*Objective*: Each line from the one containing "const footprint = new" through the one containing "through cellophane film." must be echoed exactly, endpoints included, and every other line omitted.
------------
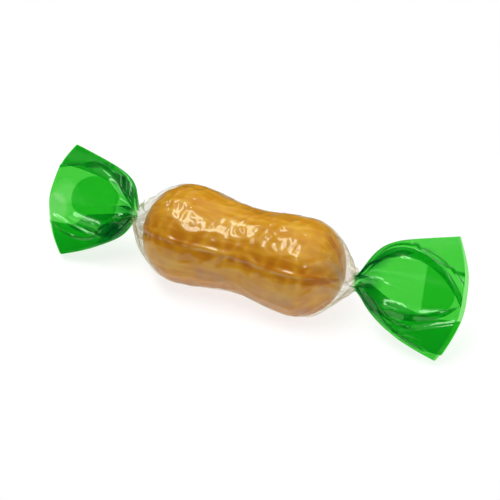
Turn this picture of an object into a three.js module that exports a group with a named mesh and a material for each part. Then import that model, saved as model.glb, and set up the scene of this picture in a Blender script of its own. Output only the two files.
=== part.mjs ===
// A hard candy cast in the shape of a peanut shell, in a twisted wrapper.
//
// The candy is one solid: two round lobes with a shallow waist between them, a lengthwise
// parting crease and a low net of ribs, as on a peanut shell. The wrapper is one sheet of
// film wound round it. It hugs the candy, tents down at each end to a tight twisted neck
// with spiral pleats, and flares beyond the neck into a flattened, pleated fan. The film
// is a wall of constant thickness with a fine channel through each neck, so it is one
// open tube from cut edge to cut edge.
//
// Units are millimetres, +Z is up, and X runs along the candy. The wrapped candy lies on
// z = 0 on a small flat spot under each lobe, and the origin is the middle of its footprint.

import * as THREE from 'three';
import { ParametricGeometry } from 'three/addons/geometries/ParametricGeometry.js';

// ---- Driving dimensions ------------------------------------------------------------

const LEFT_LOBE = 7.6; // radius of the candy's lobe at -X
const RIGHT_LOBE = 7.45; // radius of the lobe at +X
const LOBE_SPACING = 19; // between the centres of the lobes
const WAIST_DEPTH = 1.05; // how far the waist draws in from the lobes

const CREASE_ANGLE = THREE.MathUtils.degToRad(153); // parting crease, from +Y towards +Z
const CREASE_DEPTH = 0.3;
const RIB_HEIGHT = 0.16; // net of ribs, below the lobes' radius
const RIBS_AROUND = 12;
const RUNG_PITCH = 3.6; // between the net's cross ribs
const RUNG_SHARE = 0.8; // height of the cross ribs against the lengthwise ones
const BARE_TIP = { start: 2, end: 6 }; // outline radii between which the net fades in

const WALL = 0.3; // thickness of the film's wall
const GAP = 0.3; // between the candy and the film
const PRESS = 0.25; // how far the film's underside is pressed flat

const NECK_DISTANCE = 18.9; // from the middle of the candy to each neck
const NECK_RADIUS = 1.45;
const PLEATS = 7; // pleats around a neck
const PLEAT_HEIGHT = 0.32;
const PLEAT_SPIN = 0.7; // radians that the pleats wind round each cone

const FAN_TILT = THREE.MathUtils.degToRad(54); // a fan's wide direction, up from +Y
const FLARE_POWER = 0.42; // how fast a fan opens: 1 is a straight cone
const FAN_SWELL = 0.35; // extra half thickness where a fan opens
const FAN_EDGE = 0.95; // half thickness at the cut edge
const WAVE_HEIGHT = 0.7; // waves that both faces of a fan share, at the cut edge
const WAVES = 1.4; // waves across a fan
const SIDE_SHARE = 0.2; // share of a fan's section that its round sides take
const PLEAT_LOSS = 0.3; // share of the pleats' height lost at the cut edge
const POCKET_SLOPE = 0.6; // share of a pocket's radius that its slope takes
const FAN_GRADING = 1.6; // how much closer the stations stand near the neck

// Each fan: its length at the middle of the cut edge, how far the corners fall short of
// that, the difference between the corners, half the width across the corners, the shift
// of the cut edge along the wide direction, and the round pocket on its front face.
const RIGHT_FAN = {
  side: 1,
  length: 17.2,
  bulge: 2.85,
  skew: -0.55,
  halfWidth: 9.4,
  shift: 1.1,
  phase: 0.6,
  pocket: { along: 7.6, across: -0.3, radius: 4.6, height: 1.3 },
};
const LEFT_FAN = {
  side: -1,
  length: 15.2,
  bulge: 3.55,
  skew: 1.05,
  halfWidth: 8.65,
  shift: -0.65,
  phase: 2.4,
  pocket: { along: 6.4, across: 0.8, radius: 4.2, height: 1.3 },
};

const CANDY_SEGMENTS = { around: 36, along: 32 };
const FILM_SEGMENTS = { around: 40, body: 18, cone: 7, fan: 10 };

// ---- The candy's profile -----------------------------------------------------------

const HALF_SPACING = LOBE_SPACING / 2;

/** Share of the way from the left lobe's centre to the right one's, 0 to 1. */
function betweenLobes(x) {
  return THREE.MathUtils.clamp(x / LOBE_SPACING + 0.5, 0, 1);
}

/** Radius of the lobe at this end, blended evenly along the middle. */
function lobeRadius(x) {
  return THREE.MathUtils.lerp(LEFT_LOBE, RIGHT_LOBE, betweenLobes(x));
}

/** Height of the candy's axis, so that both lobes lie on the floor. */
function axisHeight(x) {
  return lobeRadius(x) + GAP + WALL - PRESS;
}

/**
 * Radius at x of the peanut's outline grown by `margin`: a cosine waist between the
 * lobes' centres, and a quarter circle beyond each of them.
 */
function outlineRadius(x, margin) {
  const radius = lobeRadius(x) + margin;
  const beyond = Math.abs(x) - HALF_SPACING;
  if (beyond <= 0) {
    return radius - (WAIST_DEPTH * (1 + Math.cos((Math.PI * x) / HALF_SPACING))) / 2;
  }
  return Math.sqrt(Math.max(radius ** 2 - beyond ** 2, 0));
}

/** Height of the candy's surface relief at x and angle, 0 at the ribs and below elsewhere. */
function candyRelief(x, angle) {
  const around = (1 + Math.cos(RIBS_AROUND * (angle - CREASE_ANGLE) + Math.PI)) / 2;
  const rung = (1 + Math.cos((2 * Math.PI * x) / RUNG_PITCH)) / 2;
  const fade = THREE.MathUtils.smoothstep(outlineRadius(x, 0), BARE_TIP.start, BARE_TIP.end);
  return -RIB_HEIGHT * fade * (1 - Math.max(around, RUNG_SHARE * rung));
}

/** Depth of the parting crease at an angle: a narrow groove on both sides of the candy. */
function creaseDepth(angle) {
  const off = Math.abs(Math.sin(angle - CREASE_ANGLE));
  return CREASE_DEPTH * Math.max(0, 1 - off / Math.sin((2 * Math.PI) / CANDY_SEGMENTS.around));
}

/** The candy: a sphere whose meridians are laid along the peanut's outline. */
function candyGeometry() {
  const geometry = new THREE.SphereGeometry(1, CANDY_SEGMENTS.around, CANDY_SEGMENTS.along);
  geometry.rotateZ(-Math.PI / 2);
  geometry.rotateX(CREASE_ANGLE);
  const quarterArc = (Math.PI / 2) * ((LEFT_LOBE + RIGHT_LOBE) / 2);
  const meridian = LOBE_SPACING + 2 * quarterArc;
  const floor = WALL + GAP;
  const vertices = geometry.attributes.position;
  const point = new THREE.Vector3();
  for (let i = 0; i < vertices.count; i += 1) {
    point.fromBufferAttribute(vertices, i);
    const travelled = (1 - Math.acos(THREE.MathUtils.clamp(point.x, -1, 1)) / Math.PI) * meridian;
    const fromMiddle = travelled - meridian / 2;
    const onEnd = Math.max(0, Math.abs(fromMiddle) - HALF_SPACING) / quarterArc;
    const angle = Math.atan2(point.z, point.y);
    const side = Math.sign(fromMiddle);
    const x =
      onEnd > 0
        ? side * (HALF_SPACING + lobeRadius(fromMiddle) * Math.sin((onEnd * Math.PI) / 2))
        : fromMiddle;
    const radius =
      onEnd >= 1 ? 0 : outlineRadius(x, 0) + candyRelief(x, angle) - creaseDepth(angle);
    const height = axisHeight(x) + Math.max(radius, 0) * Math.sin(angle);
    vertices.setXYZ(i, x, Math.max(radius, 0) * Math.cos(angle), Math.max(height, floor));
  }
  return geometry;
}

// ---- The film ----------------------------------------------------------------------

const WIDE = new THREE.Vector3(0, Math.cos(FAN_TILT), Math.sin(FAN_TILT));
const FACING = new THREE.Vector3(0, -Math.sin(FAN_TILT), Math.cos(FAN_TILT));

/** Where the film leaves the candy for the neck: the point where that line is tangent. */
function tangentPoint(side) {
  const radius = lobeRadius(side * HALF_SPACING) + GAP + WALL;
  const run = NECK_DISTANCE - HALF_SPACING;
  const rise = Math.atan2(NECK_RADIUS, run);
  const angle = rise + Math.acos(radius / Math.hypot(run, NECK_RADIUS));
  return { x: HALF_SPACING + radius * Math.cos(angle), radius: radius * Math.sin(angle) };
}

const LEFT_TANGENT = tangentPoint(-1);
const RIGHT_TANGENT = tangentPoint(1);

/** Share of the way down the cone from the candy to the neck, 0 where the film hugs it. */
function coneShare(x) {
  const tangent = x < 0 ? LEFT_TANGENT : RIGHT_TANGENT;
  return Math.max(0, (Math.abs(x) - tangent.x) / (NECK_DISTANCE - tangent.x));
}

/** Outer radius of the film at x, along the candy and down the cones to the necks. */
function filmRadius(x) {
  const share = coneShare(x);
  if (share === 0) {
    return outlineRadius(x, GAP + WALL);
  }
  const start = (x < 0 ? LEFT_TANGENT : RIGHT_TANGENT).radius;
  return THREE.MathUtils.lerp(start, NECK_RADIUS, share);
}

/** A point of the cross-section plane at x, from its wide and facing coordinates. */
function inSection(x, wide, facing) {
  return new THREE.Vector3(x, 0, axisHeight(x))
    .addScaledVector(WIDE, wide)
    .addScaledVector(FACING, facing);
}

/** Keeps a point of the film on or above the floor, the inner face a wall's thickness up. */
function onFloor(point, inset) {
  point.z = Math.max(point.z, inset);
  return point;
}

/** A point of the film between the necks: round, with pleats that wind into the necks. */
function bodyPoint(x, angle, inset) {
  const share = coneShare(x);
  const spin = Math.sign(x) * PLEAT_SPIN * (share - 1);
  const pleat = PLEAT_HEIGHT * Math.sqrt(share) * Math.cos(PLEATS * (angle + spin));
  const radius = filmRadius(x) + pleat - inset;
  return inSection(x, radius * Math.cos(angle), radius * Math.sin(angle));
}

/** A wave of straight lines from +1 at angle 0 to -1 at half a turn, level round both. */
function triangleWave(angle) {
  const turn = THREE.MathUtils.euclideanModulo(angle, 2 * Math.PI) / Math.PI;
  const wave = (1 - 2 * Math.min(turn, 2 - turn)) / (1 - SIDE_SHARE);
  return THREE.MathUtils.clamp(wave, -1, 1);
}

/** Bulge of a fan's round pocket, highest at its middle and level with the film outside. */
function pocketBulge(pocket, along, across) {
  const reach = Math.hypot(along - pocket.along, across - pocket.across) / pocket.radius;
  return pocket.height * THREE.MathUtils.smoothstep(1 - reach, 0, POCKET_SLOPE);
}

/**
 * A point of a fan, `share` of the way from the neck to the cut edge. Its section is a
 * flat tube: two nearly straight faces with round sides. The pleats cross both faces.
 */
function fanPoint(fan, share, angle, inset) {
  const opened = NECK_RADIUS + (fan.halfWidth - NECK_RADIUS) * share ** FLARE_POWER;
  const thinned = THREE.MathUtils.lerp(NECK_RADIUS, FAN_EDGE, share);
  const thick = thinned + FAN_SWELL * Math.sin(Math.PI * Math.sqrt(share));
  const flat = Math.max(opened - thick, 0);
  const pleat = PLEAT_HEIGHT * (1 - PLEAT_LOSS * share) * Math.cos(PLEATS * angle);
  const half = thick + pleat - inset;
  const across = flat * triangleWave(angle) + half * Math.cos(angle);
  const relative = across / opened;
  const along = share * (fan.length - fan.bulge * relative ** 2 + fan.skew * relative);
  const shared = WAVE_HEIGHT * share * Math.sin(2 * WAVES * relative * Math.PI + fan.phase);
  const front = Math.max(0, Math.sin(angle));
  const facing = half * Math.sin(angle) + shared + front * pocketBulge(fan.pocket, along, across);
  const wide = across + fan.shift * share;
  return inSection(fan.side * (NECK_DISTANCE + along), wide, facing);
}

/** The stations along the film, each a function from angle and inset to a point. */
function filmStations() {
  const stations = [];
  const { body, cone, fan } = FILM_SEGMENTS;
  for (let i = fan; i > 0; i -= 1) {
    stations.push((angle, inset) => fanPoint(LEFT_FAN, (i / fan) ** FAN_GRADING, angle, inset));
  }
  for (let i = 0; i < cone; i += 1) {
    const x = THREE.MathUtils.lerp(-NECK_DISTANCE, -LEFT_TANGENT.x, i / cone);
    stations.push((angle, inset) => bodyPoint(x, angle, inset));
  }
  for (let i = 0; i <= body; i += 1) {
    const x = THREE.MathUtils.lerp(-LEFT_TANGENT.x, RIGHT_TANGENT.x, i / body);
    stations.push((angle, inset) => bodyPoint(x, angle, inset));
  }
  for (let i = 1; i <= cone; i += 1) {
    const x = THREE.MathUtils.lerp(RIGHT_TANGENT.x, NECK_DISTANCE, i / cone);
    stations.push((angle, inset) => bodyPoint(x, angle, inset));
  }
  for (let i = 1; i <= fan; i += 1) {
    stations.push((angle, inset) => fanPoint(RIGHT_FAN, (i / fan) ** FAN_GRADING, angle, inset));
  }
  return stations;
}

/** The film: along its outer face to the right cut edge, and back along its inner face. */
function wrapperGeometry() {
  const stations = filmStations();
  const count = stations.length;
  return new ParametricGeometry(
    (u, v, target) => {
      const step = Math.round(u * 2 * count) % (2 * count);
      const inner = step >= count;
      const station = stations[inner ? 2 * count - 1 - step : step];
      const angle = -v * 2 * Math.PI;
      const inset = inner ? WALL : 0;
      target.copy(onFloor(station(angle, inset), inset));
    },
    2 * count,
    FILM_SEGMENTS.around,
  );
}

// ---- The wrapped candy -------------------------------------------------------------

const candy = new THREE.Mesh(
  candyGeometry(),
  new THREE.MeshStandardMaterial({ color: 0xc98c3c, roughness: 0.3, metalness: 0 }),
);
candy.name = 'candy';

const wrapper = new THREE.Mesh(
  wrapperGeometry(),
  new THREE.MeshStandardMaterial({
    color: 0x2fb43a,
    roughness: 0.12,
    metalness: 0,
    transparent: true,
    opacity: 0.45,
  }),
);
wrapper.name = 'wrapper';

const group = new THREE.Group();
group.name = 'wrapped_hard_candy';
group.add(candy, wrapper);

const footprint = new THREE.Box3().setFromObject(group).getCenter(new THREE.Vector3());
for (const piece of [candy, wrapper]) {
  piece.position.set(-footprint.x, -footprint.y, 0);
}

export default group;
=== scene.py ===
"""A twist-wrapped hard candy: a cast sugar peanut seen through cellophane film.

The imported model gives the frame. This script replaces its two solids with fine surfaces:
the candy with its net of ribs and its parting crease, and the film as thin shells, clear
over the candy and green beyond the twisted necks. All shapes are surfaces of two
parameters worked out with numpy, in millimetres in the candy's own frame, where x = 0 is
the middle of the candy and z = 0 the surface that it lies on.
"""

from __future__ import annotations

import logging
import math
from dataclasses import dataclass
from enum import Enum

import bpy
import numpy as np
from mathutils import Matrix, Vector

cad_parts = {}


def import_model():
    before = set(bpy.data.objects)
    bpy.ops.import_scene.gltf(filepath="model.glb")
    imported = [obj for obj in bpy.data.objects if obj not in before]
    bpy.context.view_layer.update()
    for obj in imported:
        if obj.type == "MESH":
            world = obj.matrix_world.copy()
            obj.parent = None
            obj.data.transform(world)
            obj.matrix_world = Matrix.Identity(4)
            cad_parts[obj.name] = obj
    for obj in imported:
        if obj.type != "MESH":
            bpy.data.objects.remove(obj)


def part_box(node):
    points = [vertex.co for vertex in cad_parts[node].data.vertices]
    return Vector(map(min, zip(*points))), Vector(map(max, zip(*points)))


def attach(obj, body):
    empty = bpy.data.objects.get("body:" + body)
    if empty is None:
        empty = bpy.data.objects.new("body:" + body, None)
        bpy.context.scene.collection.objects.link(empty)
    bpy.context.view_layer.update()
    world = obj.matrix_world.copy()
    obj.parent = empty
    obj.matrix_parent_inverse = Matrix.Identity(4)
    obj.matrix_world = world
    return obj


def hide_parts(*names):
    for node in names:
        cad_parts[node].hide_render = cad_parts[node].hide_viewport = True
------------
*Exercise solution*:
const footprint = new THREE.Box3().setFromObject(group).getCenter(new THREE.Vector3());
for (const piece of [candy, wrapper]) {
  piece.position.set(-footprint.x, -footprint.y, 0);
}

export default group;
=== scene.py ===
"""A twist-wrapped hard candy: a cast sugar peanut seen through cellophane film.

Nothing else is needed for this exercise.